Monday, June 25, 2007

Your Daughter is with Us (Pt.2)


In pt. 1 (see May 2007 archive), the young Hua was last seen walking, nearly skipping, down a boulevard in Paris, hand-in-hand, with a tall police officer. She had been found alone on the street, or perhaps inside the metro, it wasn’t clear, and with no parents at home to receive her, she was taken into protective custody by the authorities who said she would be held at the Office for Minors.The neighbors witnessing her departure agreed that the law preventing the police from turning Hua over to non-parental adults was a good one.

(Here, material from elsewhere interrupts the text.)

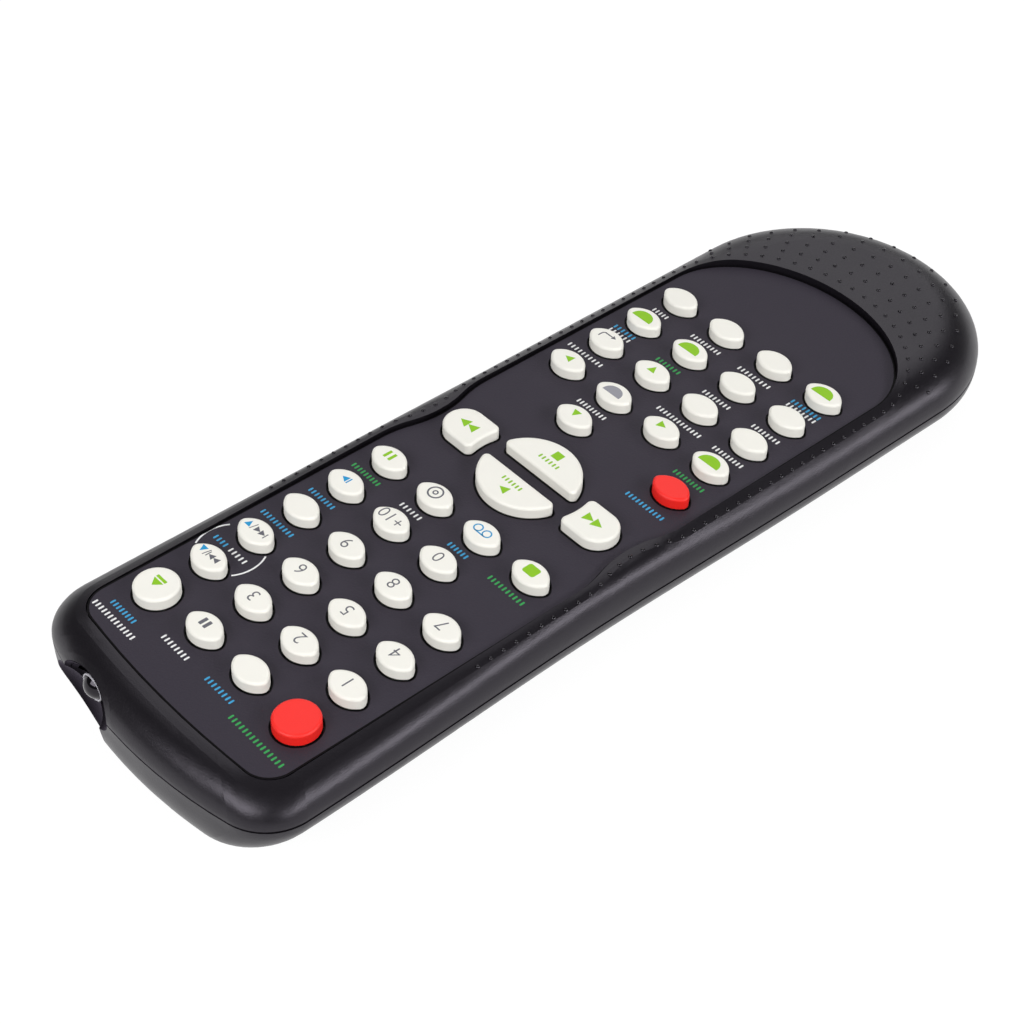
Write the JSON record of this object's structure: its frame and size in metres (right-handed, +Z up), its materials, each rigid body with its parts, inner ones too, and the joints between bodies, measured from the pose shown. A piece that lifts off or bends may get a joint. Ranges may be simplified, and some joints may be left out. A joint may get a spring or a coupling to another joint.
{
  "type": "disc and tape player remote control",
  "caption": "Handheld remote control for a disc and tape player: waisted case, recessed face panel, sprung keys, infrared emitter and sliding battery door.",
  "frame": {"origin": "on the resting face, below the middle of the case", "axes": "+X to the user's right, +Y to the infrared end, +Z up out of the key face"},
  "size_m": [0.0632, 0.195, 0.0219],
  "materials": {
    "case_black": "satin moulded black case",
    "panel_grey": "fine matte texture",
    "key_white": "smooth warm white",
    "key_red": "smooth signal red",
    "mat_rubber": "moulded silicone",
    "board_green": "solder mask over laminate",
    "emitter_lens": "dark clear resin",
    "cell_jacket": "printed metal jacket",
    "contact_steel": "nickel-plated spring steel",
    "screw_steel": "zinc-plated steel",
    "chip_black": "moulded epoxy",
    "resonator_amber": "dipped ceramic",
    "capacitor_sleeve": "shrink sleeve"
  },
  "bodies": {
    "case": {"battery_contacts": "contact_steel", "battery_left": "cell_jacket", "battery_right": "cell_jacket", "battery_springs": "contact_steel", "capacitor": "capacitor_sleeve", "case_screws": "screw_steel", "circuit_board": "board_green", "controller_chip": "chip_black", "face_panel": "panel_grey", "ir_led": "emitter_lens", "keypad_mat": "mat_rubber", "lower_case": "case_black", "resonator": "resonator_amber", "upper_case": "case_black"},
    "battery_door": {"battery_door": "case_black"},
    "key_0": {"key_0": "key_white"},
    "key_1": {"key_1": "key_white"},
    "key_2": {"key_2": "key_white"},
    "key_3": {"key_3": "key_white"},
    "key_4": {"key_4": "key_white"},
    "key_5": {"key_5": "key_white"},
    "key_6": {"key_6": "key_white"},
    "key_7": {"key_7": "key_white"},
    "key_8": {"key_8": "key_white"},
    "key_9": {"key_9": "key_white"},
    "key_a_b": {"key_a_b": "key_white"},
    "key_angle": {"key_angle": "key_white"},
    "key_audio": {"key_audio": "key_white"},
    "key_clear": {"key_clear": "key_white"},
    "key_disc": {"key_disc": "key_white"},
    "key_display": {"key_display": "key_white"},
    "key_down": {"key_down": "key_white"},
    "key_eject": {"key_eject": "key_white"},
    "key_enter": {"key_enter": "key_white"},
    "key_fast_forward": {"key_fast_forward": "key_white"},
    "key_input": {"key_input": "key_white"},
    "key_left": {"key_left": "key_white"},
    "key_menu": {"key_menu": "key_white"},
    "key_mode": {"key_mode": "key_white"},
    "key_pause": {"key_pause": "key_white"},
    "key_play": {"key_play": "key_white"},
    "key_plus_10": {"key_plus_10": "key_white"},
    "key_record": {"key_record": "key_red"},
    "key_repeat": {"key_repeat": "key_white"},
    "key_return": {"key_return": "key_white"},
    "key_rewind": {"key_rewind": "key_white"},
    "key_right": {"key_right": "key_white"},
    "key_search": {"key_search": "key_white"},
    "key_setup": {"key_setup": "key_white"},
    "key_skip_back": {"key_skip_back": "key_white"},
    "key_skip_forward": {"key_skip_forward": "key_white"},
    "key_slow": {"key_slow": "key_white"},
    "key_speed": {"key_speed": "key_white"},
    "key_standby": {"key_standby": "key_red"},
    "key_stop": {"key_stop": "key_white"},
    "key_subtitle": {"key_subtitle": "key_white"},
    "key_tape": {"key_tape": "key_white"},
    "key_top_menu": {"key_top_menu": "key_white"},
    "key_up": {"key_up": "key_white"},
    "key_zoom": {"key_zoom": "key_white"}
  },
  "joints": [
    {"name": "battery_door_slide", "type": "slide", "parent": "case", "child": "battery_door", "axis": [0, -1, 0], "range_m": [0, 0.06]},
    {"name": "key_play_press", "type": "slide", "parent": "case", "child": "key_play", "axis": [0, 0, -1], "range_m": [0, 0.001], "stiffness_N_per_m": 1200},
    {"name": "key_standby_press", "type": "slide", "parent": "case", "child": "key_standby", "axis": [0, 0, -1], "range_m": [0, 0.001], "stiffness_N_per_m": 1200},
    {"name": "key_rewind_press", "type": "slide", "parent": "case", "child": "key_rewind", "axis": [0, 0, -1], "range_m": [0, 0.001], "stiffness_N_per_m": 1200},
    {"name": "key_fast_forward_press", "type": "slide", "parent": "case", "child": "key_fast_forward", "axis": [0, 0, -1], "range_m": [0, 0.001], "stiffness_N_per_m": 1200},
    {"name": "key_stop_press", "type": "slide", "parent": "case", "child": "key_stop", "axis": [0, 0, -1], "range_m": [0, 0.001], "stiffness_N_per_m": 1200},
    {"name": "key_eject_press", "type": "slide", "parent": "case", "child": "key_eject", "axis": [0, 0, -1], "range_m": [0, 0.001], "stiffness_N_per_m": 1200},
    {"name": "key_5_press", "type": "slide", "parent": "case", "child": "key_5", "axis": [0, 0, -1], "range_m": [0, 0.001], "stiffness_N_per_m": 1200},
    {"name": "key_enter_press", "type": "slide", "parent": "case", "child": "key_enter", "axis": [0, 0, -1], "range_m": [0, 0.001], "stiffness_N_per_m": 1200},
    {"name": "key_menu_press", "type": "slide", "parent": "case", "child": "key_menu", "axis": [0, 0, -1], "range_m": [0, 0.001], "stiffness_N_per_m": 1200},
    {"name": "key_skip_forward_press", "type": "slide", "parent": "case", "child": "key_skip_forward", "axis": [0, 0, -1], "range_m": [0, 0.001], "stiffness_N_per_m": 1200},
    {"name": "key_record_press", "type": "slide", "parent": "case", "child": "key_record", "axis": [0, 0, -1], "range_m": [0, 0.001], "stiffness_N_per_m": 1200},
    {"name": "key_0_press", "type": "slide", "parent": "case", "child": "key_0", "axis": [0, 0, -1], "range_m": [0, 0.001], "stiffness_N_per_m": 1200},
    {"name": "key_disc_press", "type": "slide", "parent": "case", "child": "key_disc", "axis": [0, 0, -1], "range_m": [0, 0.001], "stiffness_N_per_m": 1200},
    {"name": "key_pause_press", "type": "slide", "parent": "case", "child": "key_pause", "axis": [0, 0, -1], "range_m": [0, 0.001], "stiffness_N_per_m": 1200},
    {"name": "key_a_b_press", "type": "slide", "parent": "case", "child": "key_a_b", "axis": [0, 0, -1], "range_m": [0, 0.001], "stiffness_N_per_m": 1200},
    {"name": "key_subtitle_press", "type": "slide", "parent": "case", "child": "key_subtitle", "axis": [0, 0, -1], "range_m": [0, 0.001], "stiffness_N_per_m": 1200},
    {"name": "key_1_press", "type": "slide", "parent": "case", "child": "key_1", "axis": [0, 0, -1], "range_m": [0, 0.001], "stiffness_N_per_m": 1200},
    {"name": "key_return_press", "type": "slide", "parent": "case", "child": "key_return", "axis": [0, 0, -1], "range_m": [0, 0.001], "stiffness_N_per_m": 1200},
    {"name": "key_up_press", "type": "slide", "parent": "case", "child": "key_up", "axis": [0, 0, -1], "range_m": [0, 0.001], "stiffness_N_per_m": 1200},
    {"name": "key_speed_press", "type": "slide", "parent": "case", "child": "key_speed", "axis": [0, 0, -1], "range_m": [0, 0.001], "stiffness_N_per_m": 1200},
    {"name": "key_slow_press", "type": "slide", "parent": "case", "child": "key_slow", "axis": [0, 0, -1], "range_m": [0, 0.001], "stiffness_N_per_m": 1200},
    {"name": "key_tape_press", "type": "slide", "parent": "case", "child": "key_tape", "axis": [0, 0, -1], "range_m": [0, 0.001], "stiffness_N_per_m": 1200},
    {"name": "key_zoom_press", "type": "slide", "parent": "case", "child": "key_zoom", "axis": [0, 0, -1], "range_m": [0, 0.001], "stiffness_N_per_m": 1200},
    {"name": "key_search_press", "type": "slide", "parent": "case", "child": "key_search", "axis": [0, 0, -1], "range_m": [0, 0.001], "stiffness_N_per_m": 1200},
    {"name": "key_9_press", "type": "slide", "parent": "case", "child": "key_9", "axis": [0, 0, -1], "range_m": [0, 0.001], "stiffness_N_per_m": 1200},
    {"name": "key_2_press", "type": "slide", "parent": "case", "child": "key_2", "axis": [0, 0, -1], "range_m": [0, 0.001], "stiffness_N_per_m": 1200},
    {"name": "key_3_press", "type": "slide", "parent": "case", "child": "key_3", "axis": [0, 0, -1], "range_m": [0, 0.001], "stiffness_N_per_m": 1200},
    {"name": "key_4_press", "type": "slide", "parent": "case", "child": "key_4", "axis": [0, 0, -1], "range_m": [0, 0.001], "stiffness_N_per_m": 1200},
    {"name": "key_6_press", "type": "slide", "parent": "case", "child": "key_6", "axis": [0, 0, -1], "range_m": [0, 0.001], "stiffness_N_per_m": 1200},
    {"name": "key_7_press", "type": "slide", "parent": "case", "child": "key_7", "axis": [0, 0, -1], "range_m": [0, 0.001], "stiffness_N_per_m": 1200},
    {"name": "key_8_press", "type": "slide", "parent": "case", "child": "key_8", "axis": [0, 0, -1], "range_m": [0, 0.001], "stiffness_N_per_m": 1200},
    {"name": "key_angle_press", "type": "slide", "parent": "case", "child": "key_angle", "axis": [0, 0, -1], "range_m": [0, 0.001], "stiffness_N_per_m": 1200},
    {"name": "key_audio_press", "type": "slide", "parent": "case", "child": "key_audio", "axis": [0, 0, -1], "range_m": [0, 0.001], "stiffness_N_per_m": 1200},
    {"name": "key_clear_press", "type": "slide", "parent": "case", "child": "key_clear", "axis": [0, 0, -1], "range_m": [0, 0.001], "stiffness_N_per_m": 1200},
    {"name": "key_display_press", "type": "slide", "parent": "case", "child": "key_display", "axis": [0, 0, -1], "range_m": [0, 0.001], "stiffness_N_per_m": 1200},
    {"name": "key_down_press", "type": "slide", "parent": "case", "child": "key_down", "axis": [0, 0, -1], "range_m": [0, 0.001], "stiffness_N_per_m": 1200},
    {"name": "key_input_press", "type": "slide", "parent": "case", "child": "key_input", "axis": [0, 0, -1], "range_m": [0, 0.001], "stiffness_N_per_m": 1200},
    {"name": "key_left_press", "type": "slide", "parent": "case", "child": "key_left", "axis": [0, 0, -1], "range_m": [0, 0.001], "stiffness_N_per_m": 1200},
    {"name": "key_mode_press", "type": "slide", "parent": "case", "child": "key_mode", "axis": [0, 0, -1], "range_m": [0, 0.001], "stiffness_N_per_m": 1200},
    {"name": "key_plus_10_press", "type": "slide", "parent": "case", "child": "key_plus_10", "axis": [0, 0, -1], "range_m": [0, 0.001], "stiffness_N_per_m": 1200},
    {"name": "key_repeat_press", "type": "slide", "parent": "case", "child": "key_repeat", "axis": [0, 0, -1], "range_m": [0, 0.001], "stiffness_N_per_m": 1200},
    {"name": "key_right_press", "type": "slide", "parent": "case", "child": "key_right", "axis": [0, 0, -1], "range_m": [0, 0.001], "stiffness_N_per_m": 1200},
    {"name": "key_setup_press", "type": "slide", "parent": "case", "child": "key_setup", "axis": [0, 0, -1], "range_m": [0, 0.001], "stiffness_N_per_m": 1200},
    {"name": "key_skip_back_press", "type": "slide", "parent": "case", "child": "key_skip_back", "axis": [0, 0, -1], "range_m": [0, 0.001], "stiffness_N_per_m": 1200},
    {"name": "key_top_menu_press", "type": "slide", "parent": "case", "child": "key_top_menu", "axis": [0, 0, -1], "range_m": [0, 0.001], "stiffness_N_per_m": 1200}
  ]
}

But the neighbors also knew that the parents were illegal aliens. When the father arrived, he struggled to understand where his daughter was. He understood almost no French. One neighbor had called a businesslike woman to the scene: a representative of a local solidarity network, offering support and assistance to illegal aliens. She was good at sifting through incoherence and despair in search of factual information, anything which could be used to weave a story. No story meant anonymity and deportation. This woman’s network operates as a buffer zone between the shady practices of human traffickers and the grim world of detention cells.
Hua’s mother rushed in, and the ‘Uncle’ appeared. The more that was said, the more muddled the tale. The ‘Uncle’ produced the parents’ passports (and collected them again at the end of the evening). The solidarity worker called the Office for Minors and spoke to the social worker, who promised through the phone that the girl would be returned to the parents if they could show papers proving their status as father and mother. The social worker, proceeding on the assumption that the parents were illegal, also promised that no immigration-related questions would be asked. The social and solidarity workers shared the view that it was better for the little girl to be returned to her only home in Europe, with the people who were possibly her parents, than to remain in police custody, terrified and alone.
The social worker kept her word: the English-language Chinese-stamped ‘document’ identifying Hua as the daughter of the two Chinese adults present was accepted as valid, vague accounts of the parents’ work in ‘sausage sales’ were polished up for a report drawn up for the Office for Minors files, and signatures were collected from the mother and me, registered as ‘official interpreter’ for the occasion.
Little Hua entered the room, burst into tears and collapsed into the arms of the ‘Uncle,’ who comforted her and whispered soft words over the side of her head. Until that moment, he had been allocated the role of the scheming trafficker in the story. The solidarity worker and I had been exchanging subtle furrows of the brow as the evening wore on, but now, we watched him in the role of affectionate elder.
The ‘parents’ barely reacted to Hua’s return. Although relieved not to have been handcuffed upon arrival at the police station, they were still cowering from all the questions posed, unable to hide their anxiety. The social worker and the police who offered full assistance in arranging Hua’s return continued to lean towards the ‘couple’ and to repeat ‘Don’t be afraid!’ in a language the parents did not understand, in loud tones that made them lean back to avoid the sound, eyes wide open in fear. The message conveyed by their body language was insulting to the helpers, who could not tolerate being viewed as mean people. But rather than express anger, they displayed sarcasm, indifference; resignation to their inability to set anyone at ease. As Hua and her entourage were hurrying out of the Office for Minors that night, eager to treat their helpers to late evening refreshment at a fast-food restaurant, the police guards at the door had simply looked bored - this happens all the time.